> Records supplied:
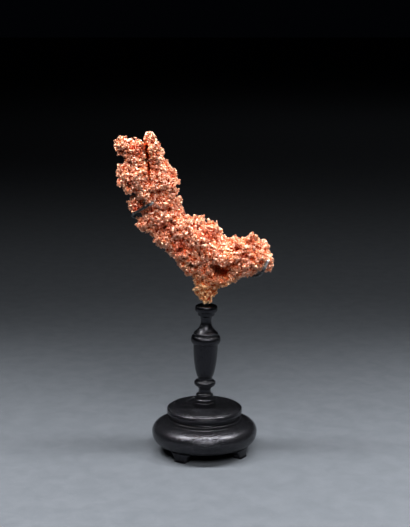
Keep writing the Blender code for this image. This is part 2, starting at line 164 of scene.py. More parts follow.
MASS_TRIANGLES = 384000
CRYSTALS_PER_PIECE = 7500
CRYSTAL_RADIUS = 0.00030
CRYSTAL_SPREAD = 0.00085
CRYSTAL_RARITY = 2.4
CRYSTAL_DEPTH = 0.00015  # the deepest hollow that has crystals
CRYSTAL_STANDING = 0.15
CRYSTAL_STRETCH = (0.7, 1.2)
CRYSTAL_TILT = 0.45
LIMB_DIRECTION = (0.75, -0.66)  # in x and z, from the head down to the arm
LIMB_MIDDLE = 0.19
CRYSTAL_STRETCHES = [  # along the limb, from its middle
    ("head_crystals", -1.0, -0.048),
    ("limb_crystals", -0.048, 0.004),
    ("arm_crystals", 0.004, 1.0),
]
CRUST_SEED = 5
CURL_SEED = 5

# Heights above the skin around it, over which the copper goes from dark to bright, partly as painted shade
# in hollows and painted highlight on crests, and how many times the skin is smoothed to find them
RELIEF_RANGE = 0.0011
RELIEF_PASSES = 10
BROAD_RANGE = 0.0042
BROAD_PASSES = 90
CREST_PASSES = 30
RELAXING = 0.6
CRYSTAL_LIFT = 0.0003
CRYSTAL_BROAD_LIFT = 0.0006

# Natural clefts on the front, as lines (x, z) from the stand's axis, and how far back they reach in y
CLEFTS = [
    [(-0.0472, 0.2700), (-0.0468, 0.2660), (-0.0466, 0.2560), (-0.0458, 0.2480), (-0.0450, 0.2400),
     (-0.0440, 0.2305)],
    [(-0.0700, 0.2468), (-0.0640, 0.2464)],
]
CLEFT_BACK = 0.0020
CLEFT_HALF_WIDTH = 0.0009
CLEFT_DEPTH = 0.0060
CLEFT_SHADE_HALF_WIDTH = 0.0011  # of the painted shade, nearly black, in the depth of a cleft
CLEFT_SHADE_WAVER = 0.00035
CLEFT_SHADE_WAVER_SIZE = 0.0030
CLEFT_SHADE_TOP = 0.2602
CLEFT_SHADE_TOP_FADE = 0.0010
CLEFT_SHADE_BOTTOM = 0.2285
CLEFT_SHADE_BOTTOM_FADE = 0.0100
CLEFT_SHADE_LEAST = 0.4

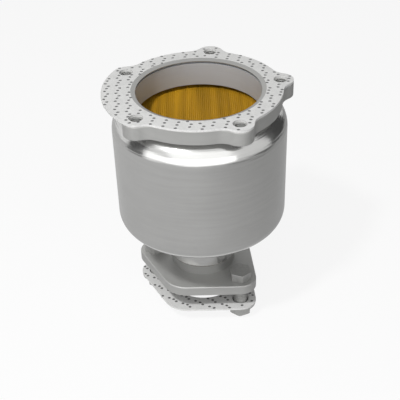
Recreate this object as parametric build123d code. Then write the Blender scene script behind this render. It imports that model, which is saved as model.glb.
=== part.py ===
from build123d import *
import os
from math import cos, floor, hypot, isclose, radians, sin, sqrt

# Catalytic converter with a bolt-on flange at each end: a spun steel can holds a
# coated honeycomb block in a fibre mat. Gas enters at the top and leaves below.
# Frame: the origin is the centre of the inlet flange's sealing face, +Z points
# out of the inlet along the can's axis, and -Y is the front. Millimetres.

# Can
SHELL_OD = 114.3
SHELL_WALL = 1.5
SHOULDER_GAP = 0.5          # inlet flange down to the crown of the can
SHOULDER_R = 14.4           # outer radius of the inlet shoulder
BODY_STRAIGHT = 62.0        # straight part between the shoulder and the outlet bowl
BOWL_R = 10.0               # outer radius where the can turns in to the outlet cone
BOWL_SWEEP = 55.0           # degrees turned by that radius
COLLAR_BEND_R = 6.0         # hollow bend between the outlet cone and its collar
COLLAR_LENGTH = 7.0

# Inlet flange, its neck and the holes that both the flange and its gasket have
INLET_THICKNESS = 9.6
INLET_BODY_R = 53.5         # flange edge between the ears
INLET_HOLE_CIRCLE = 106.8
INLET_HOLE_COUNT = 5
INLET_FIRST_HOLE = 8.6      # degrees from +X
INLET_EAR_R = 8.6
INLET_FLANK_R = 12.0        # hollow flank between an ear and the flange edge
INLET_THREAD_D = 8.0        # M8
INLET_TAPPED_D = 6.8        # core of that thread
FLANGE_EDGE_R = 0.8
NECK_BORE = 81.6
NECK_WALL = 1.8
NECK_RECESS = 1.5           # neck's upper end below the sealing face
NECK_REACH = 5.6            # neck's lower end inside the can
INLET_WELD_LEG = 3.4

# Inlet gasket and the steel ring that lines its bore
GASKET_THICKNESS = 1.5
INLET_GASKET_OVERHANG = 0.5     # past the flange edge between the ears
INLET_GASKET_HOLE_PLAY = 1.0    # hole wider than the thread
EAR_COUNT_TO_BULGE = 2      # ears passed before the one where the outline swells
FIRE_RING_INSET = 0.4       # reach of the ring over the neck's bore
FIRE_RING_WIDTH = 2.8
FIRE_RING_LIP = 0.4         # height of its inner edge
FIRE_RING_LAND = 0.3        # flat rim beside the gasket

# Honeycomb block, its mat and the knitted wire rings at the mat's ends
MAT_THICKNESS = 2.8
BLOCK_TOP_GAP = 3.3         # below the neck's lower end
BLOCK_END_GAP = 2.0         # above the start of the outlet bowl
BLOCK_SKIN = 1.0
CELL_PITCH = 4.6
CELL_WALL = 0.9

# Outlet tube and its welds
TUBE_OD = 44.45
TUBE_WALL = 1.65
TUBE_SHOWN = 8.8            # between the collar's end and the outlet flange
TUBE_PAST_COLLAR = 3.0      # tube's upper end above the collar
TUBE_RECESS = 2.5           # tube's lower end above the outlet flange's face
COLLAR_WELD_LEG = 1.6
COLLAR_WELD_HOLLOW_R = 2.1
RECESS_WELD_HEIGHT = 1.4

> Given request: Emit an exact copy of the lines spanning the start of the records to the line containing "CLEFT_SHADE_LEAST = 0.4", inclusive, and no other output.

> Exercise result:
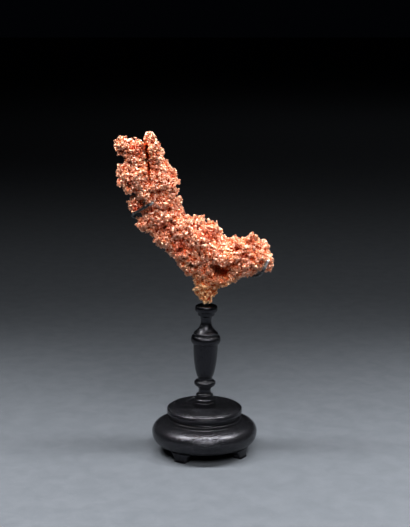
Keep writing the Blender code for this image. This is part 2, starting at line 164 of scene.py. More parts follow.
MASS_TRIANGLES = 384000
CRYSTALS_PER_PIECE = 7500
CRYSTAL_RADIUS = 0.00030
CRYSTAL_SPREAD = 0.00085
CRYSTAL_RARITY = 2.4
CRYSTAL_DEPTH = 0.00015  # the deepest hollow that has crystals
CRYSTAL_STANDING = 0.15
CRYSTAL_STRETCH = (0.7, 1.2)
CRYSTAL_TILT = 0.45
LIMB_DIRECTION = (0.75, -0.66)  # in x and z, from the head down to the arm
LIMB_MIDDLE = 0.19
CRYSTAL_STRETCHES = [  # along the limb, from its middle
    ("head_crystals", -1.0, -0.048),
    ("limb_crystals", -0.048, 0.004),
    ("arm_crystals", 0.004, 1.0),
]
CRUST_SEED = 5
CURL_SEED = 5

# Heights above the skin around it, over which the copper goes from dark to bright, partly as painted shade
# in hollows and painted highlight on crests, and how many times the skin is smoothed to find them
RELIEF_RANGE = 0.0011
RELIEF_PASSES = 10
BROAD_RANGE = 0.0042
BROAD_PASSES = 90
CREST_PASSES = 30
RELAXING = 0.6
CRYSTAL_LIFT = 0.0003
CRYSTAL_BROAD_LIFT = 0.0006

# Natural clefts on the front, as lines (x, z) from the stand's axis, and how far back they reach in y
CLEFTS = [
    [(-0.0472, 0.2700), (-0.0468, 0.2660), (-0.0466, 0.2560), (-0.0458, 0.2480), (-0.0450, 0.2400),
     (-0.0440, 0.2305)],
    [(-0.0700, 0.2468), (-0.0640, 0.2464)],
]
CLEFT_BACK = 0.0020
CLEFT_HALF_WIDTH = 0.0009
CLEFT_DEPTH = 0.0060
CLEFT_SHADE_HALF_WIDTH = 0.0011  # of the painted shade, nearly black, in the depth of a cleft
CLEFT_SHADE_WAVER = 0.00035
CLEFT_SHADE_WAVER_SIZE = 0.0030
CLEFT_SHADE_TOP = 0.2602
CLEFT_SHADE_TOP_FADE = 0.0010
CLEFT_SHADE_BOTTOM = 0.2285
CLEFT_SHADE_BOTTOM_FADE = 0.0100
CLEFT_SHADE_LEAST = 0.4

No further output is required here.